_What the task requires_. Reproduce the listing below verbatim.

_Material shown_.

++++++

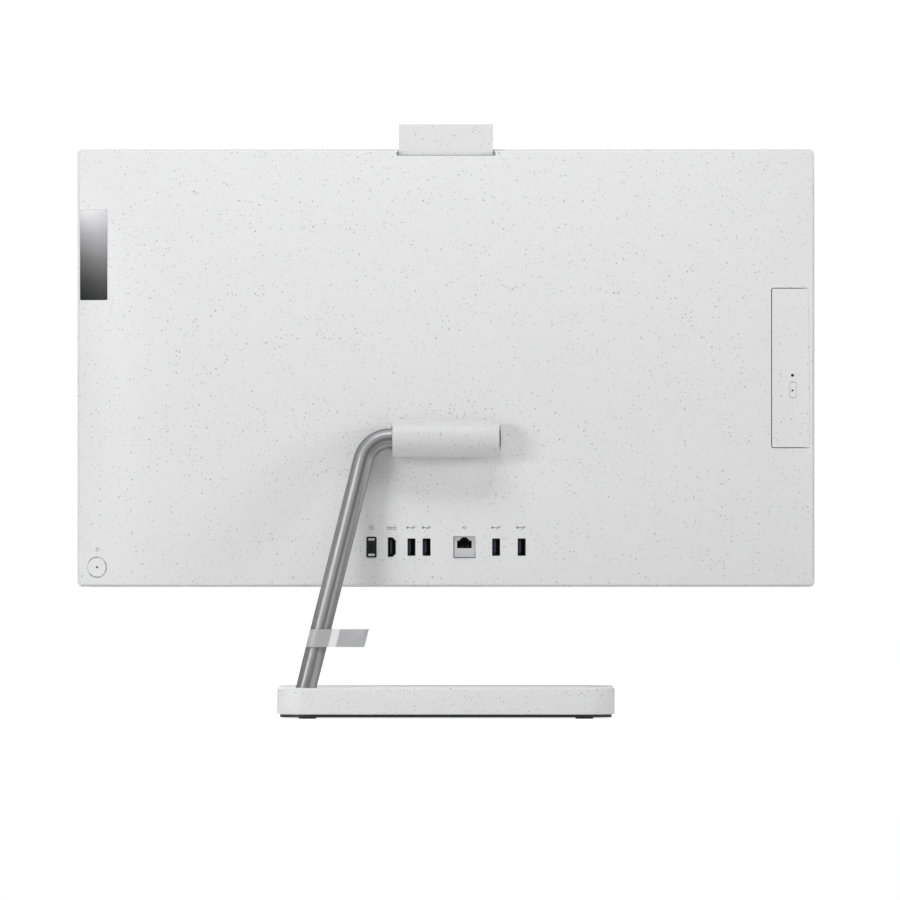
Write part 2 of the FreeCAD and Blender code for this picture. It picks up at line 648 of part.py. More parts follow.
def make_cover():
    outer = domed_block("cover_outer", number("cover_inset"), 0, number("rim_y"), number("cover_rim_fillet"))
    inside = domed_block("cover_inside", number("cover_inset") + number("cover_wall"), number("cover_wall"),
                         number("rim_y") - 5)
    bezel_top = "drive_centre + bezel_height / 2"
    bezel_low = "drive_centre - bezel_height / 2"
    disc_mouth = block("disc_mouth", ("-body_width", "bezel_inner_x + seam"), ("bezel_floor", "60"),
                       (f"{bezel_low} - seam", f"{bezel_top} + seam"))
    disc_mouth = rounded("disc_mouth_round", disc_mouth, "y", 2.2, lambda point: point.x > -400)
    notch = block("camera_notch", ("-camera_width / 2 - camera_gap", "camera_width / 2 + camera_gap"),
                  ("chassis_y", "60"), ("body_top - notch_depth", "body_top + 10"))
    port_holes = [display_prism("hole_display_socket", "port_gap / 2", "45", "40")]
    for name, (x, wide, tall) in PORTS.items():
        if name == "display_socket":
            continue
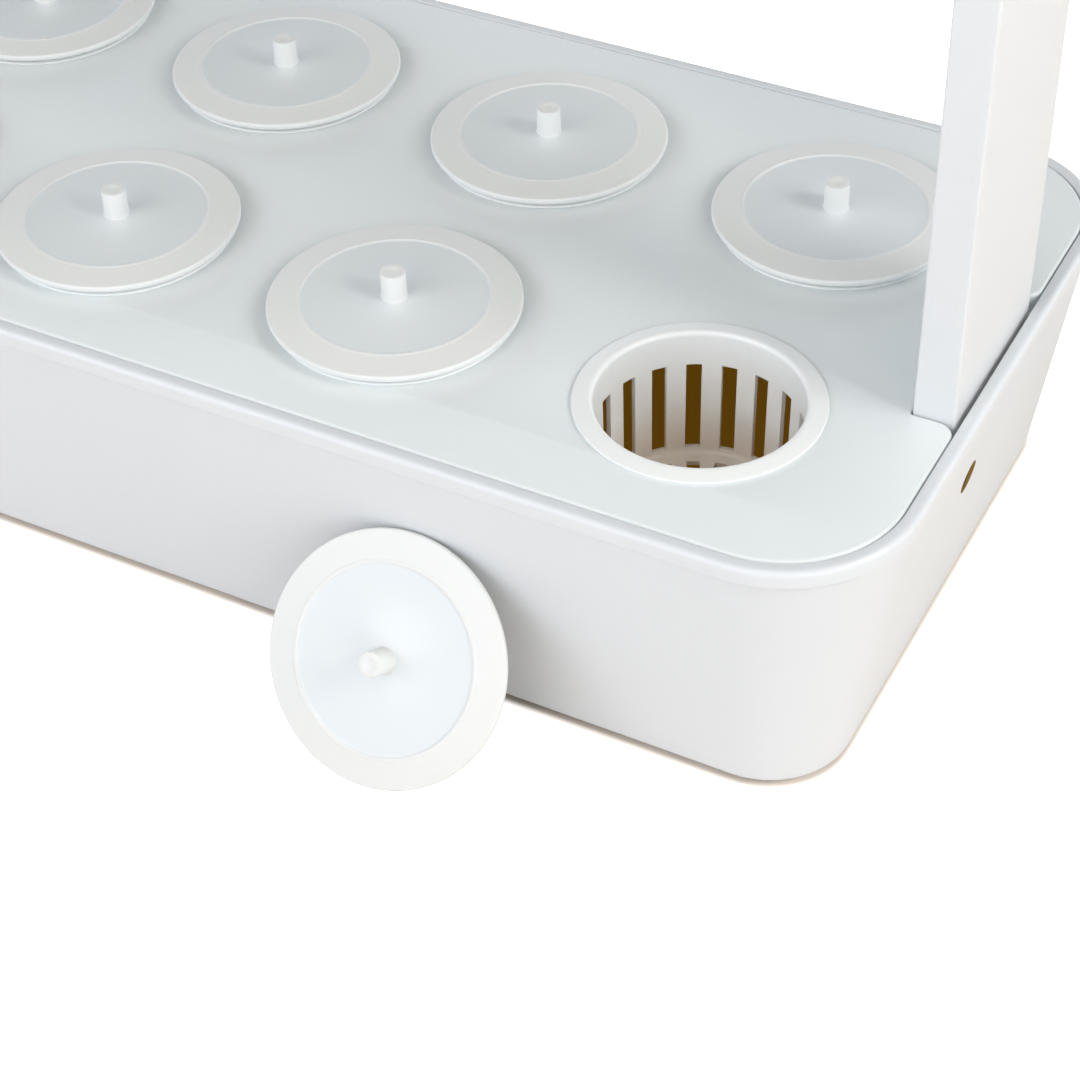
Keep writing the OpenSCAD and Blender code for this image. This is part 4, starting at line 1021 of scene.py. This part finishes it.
def soft_box(name, azimuth, elevation, width, height, power, colour):
    """A soft box, turned to face the garden, at an azimuth and an elevation in degrees."""
    data = bpy.data.lights.new(name, "AREA")
    data.shape = "RECTANGLE"
    data.size, data.size_y = width, height
    data.energy = power
    data.color = colour
    light = add_object(name, data)
    turn, rise = np.radians(azimuth), np.radians(elevation)
    away = Vector((np.cos(rise) * np.cos(turn), np.cos(rise) * np.sin(turn), np.sin(rise)))
    light.location = SOFT_BOX_AIM + away * SOFT_BOX_AWAY
    light.rotation_euler = (-away).to_track_quat("-Z", "Y").to_euler()


def make_sky():
    """A pale horizon all round, which fades with height and leaves the ceiling dark."""
    world = bpy.data.worlds.new("studio")
    world.use_nodes = True
    tree = world.node_tree
    background = tree.nodes["Background"]
    background.inputs["Color"].default_value = (*HORIZON, 1.0)
    where = tree.nodes.new("ShaderNodeTexCoord")
    height = height_of(tree, where.outputs["Generated"])
    fade = ranged(tree, height, HORIZON_FULL, HORIZON_END, HORIZON_LIGHT, 0.0, smooth=True)
    tree.links.new(fade, background.inputs["Strength"])
    bpy.context.scene.world = world


def make_light():
    """A large soft box to the right and a wide one in front, small ones between them and to the
    left, and two high ones, one over the front and one behind the right end."""
    soft_box("right", 0.0, 34.0, 0.94, 0.94, 21.7, (1.0, 0.97, 0.94))
    soft_box("front", -105.0, 34.0, 2.05, 0.94, 18.2, (1.0, 0.97, 0.98))
    soft_box("key", -40.0, 34.0, 0.385, 0.385, 3.4, (1.0, 0.88, 0.72))
    soft_box("left", -138.0, 31.0, 0.4, 0.4, 2.0, (0.95, 0.98, 1.0))
    soft_box("high", 45.0, 57.0, 0.94, 0.94, 3.8, (1.0, 0.97, 0.84))
    soft_box("over", -80.0, 66.0, 0.94, 0.94, 7.0, (1.0, 0.98, 0.92))
    bpy.context.scene.view_settings.view_transform = "Standard"


make_basin()
make_deck()
for site in SITES:
    make_cup(site)
    make_cap(site)
make_posts()
make_hood()
make_button()
finish_nodes()
make_floor()
make_sky()
make_light()

bpy.context.view_layer.update()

++++++

_Correct result_.
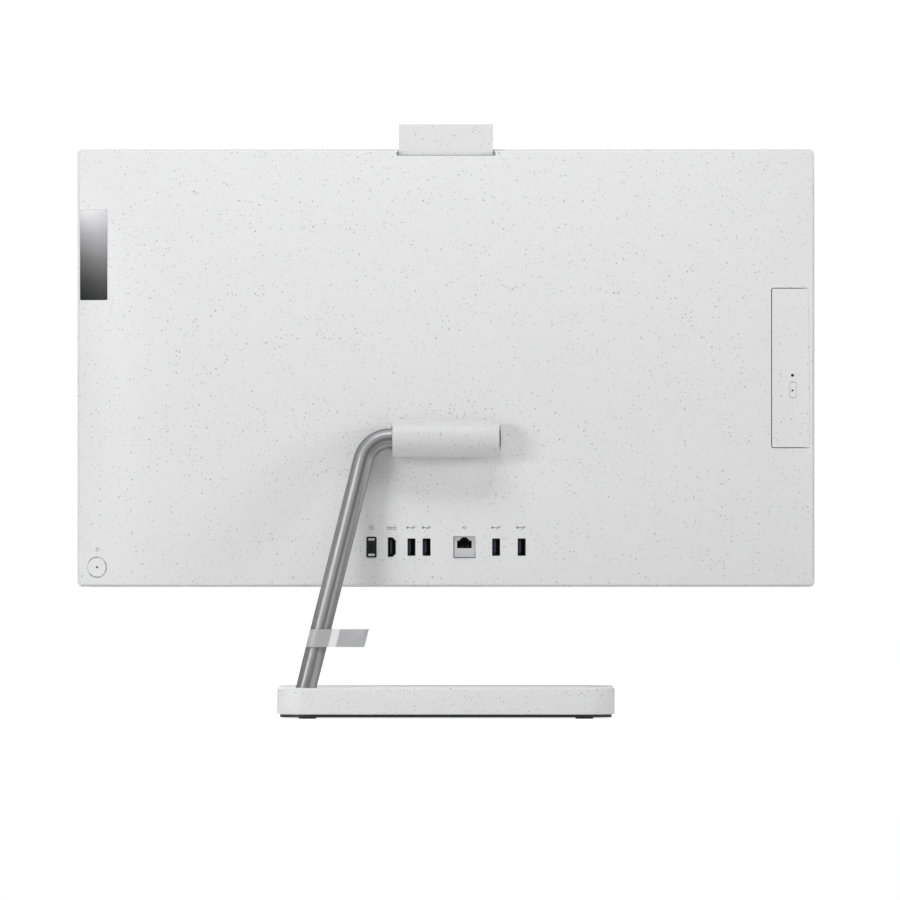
Write part 2 of the FreeCAD and Blender code for this picture. It picks up at line 648 of part.py. More parts follow.
def make_cover():
    outer = domed_block("cover_outer", number("cover_inset"), 0, number("rim_y"), number("cover_rim_fillet"))
    inside = domed_block("cover_inside", number("cover_inset") + number("cover_wall"), number("cover_wall"),
                         number("rim_y") - 5)
    bezel_top = "drive_centre + bezel_height / 2"
    bezel_low = "drive_centre - bezel_height / 2"
    disc_mouth = block("disc_mouth", ("-body_width", "bezel_inner_x + seam"), ("bezel_floor", "60"),
                       (f"{bezel_low} - seam", f"{bezel_top} + seam"))
    disc_mouth = rounded("disc_mouth_round", disc_mouth, "y", 2.2, lambda point: point.x > -400)
    notch = block("camera_notch", ("-camera_width / 2 - camera_gap", "camera_width / 2 + camera_gap"),
                  ("chassis_y", "60"), ("body_top - notch_depth", "body_top + 10"))
    port_holes = [display_prism("hole_display_socket", "port_gap / 2", "45", "40")]
    for name, (x, wide, tall) in PORTS.items():
        if name == "display_socket":
            continue
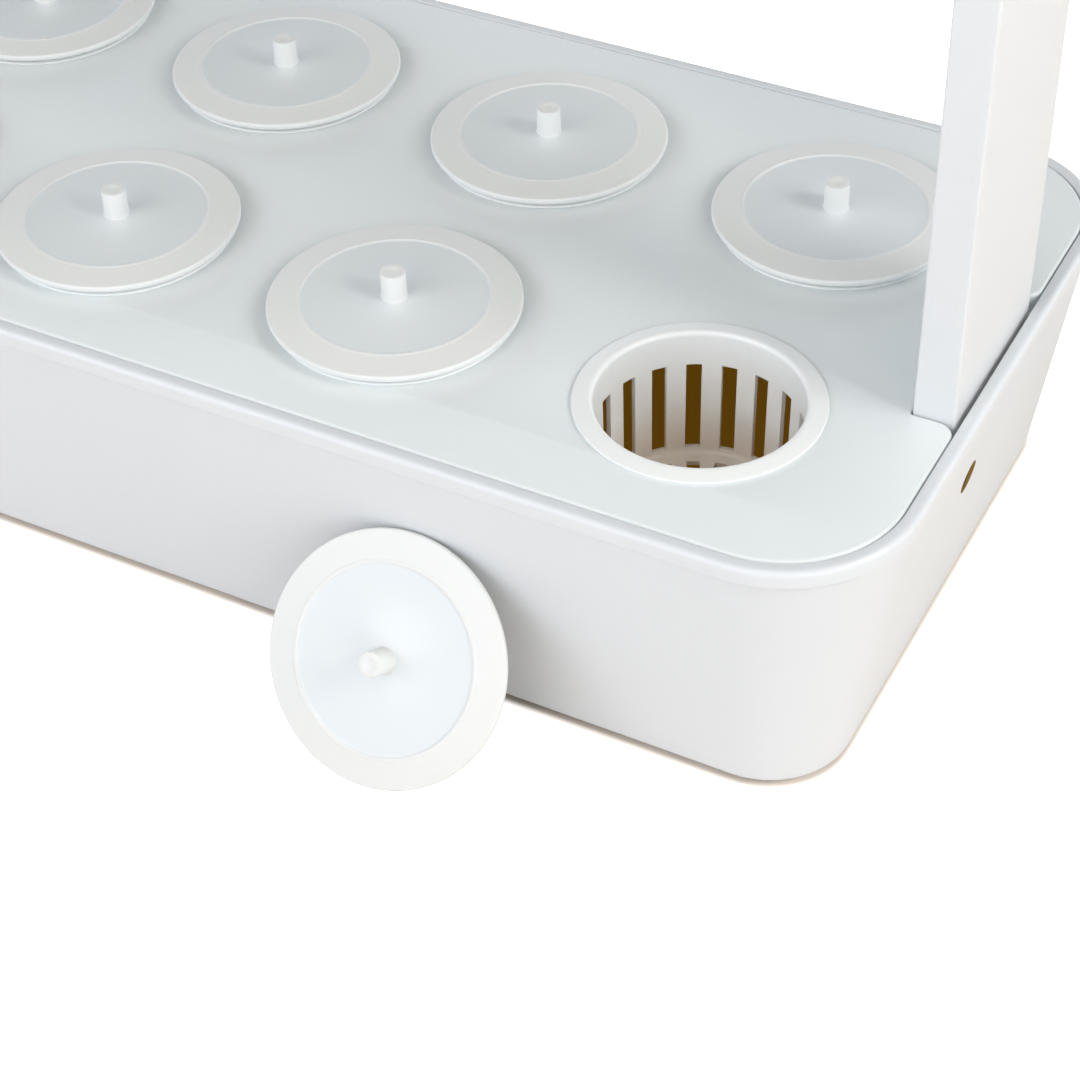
Keep writing the OpenSCAD and Blender code for this image. This is part 4, starting at line 1021 of scene.py. This part finishes it.
def soft_box(name, azimuth, elevation, width, height, power, colour):
    """A soft box, turned to face the garden, at an azimuth and an elevation in degrees."""
    data = bpy.data.lights.new(name, "AREA")
    data.shape = "RECTANGLE"
    data.size, data.size_y = width, height
    data.energy = power
    data.color = colour
    light = add_object(name, data)
    turn, rise = np.radians(azimuth), np.radians(elevation)
    away = Vector((np.cos(rise) * np.cos(turn), np.cos(rise) * np.sin(turn), np.sin(rise)))
    light.location = SOFT_BOX_AIM + away * SOFT_BOX_AWAY
    light.rotation_euler = (-away).to_track_quat("-Z", "Y").to_euler()


def make_sky():
    """A pale horizon all round, which fades with height and leaves the ceiling dark."""
    world = bpy.data.worlds.new("studio")
    world.use_nodes = True
    tree = world.node_tree
    background = tree.nodes["Background"]
    background.inputs["Color"].default_value = (*HORIZON, 1.0)
    where = tree.nodes.new("ShaderNodeTexCoord")
    height = height_of(tree, where.outputs["Generated"])
    fade = ranged(tree, height, HORIZON_FULL, HORIZON_END, HORIZON_LIGHT, 0.0, smooth=True)
    tree.links.new(fade, background.inputs["Strength"])
    bpy.context.scene.world = world


def make_light():
    """A large soft box to the right and a wide one in front, small ones between them and to the
    left, and two high ones, one over the front and one behind the right end."""
    soft_box("right", 0.0, 34.0, 0.94, 0.94, 21.7, (1.0, 0.97, 0.94))
    soft_box("front", -105.0, 34.0, 2.05, 0.94, 18.2, (1.0, 0.97, 0.98))
    soft_box("key", -40.0, 34.0, 0.385, 0.385, 3.4, (1.0, 0.88, 0.72))
    soft_box("left", -138.0, 31.0, 0.4, 0.4, 2.0, (0.95, 0.98, 1.0))
    soft_box("high", 45.0, 57.0, 0.94, 0.94, 3.8, (1.0, 0.97, 0.84))
    soft_box("over", -80.0, 66.0, 0.94, 0.94, 7.0, (1.0, 0.98, 0.92))
    bpy.context.scene.view_settings.view_transform = "Standard"


make_basin()
make_deck()
for site in SITES:
    make_cup(site)
    make_cap(site)
make_posts()
make_hood()
make_button()
finish_nodes()
make_floor()
make_sky()
make_light()

bpy.context.view_layer.update()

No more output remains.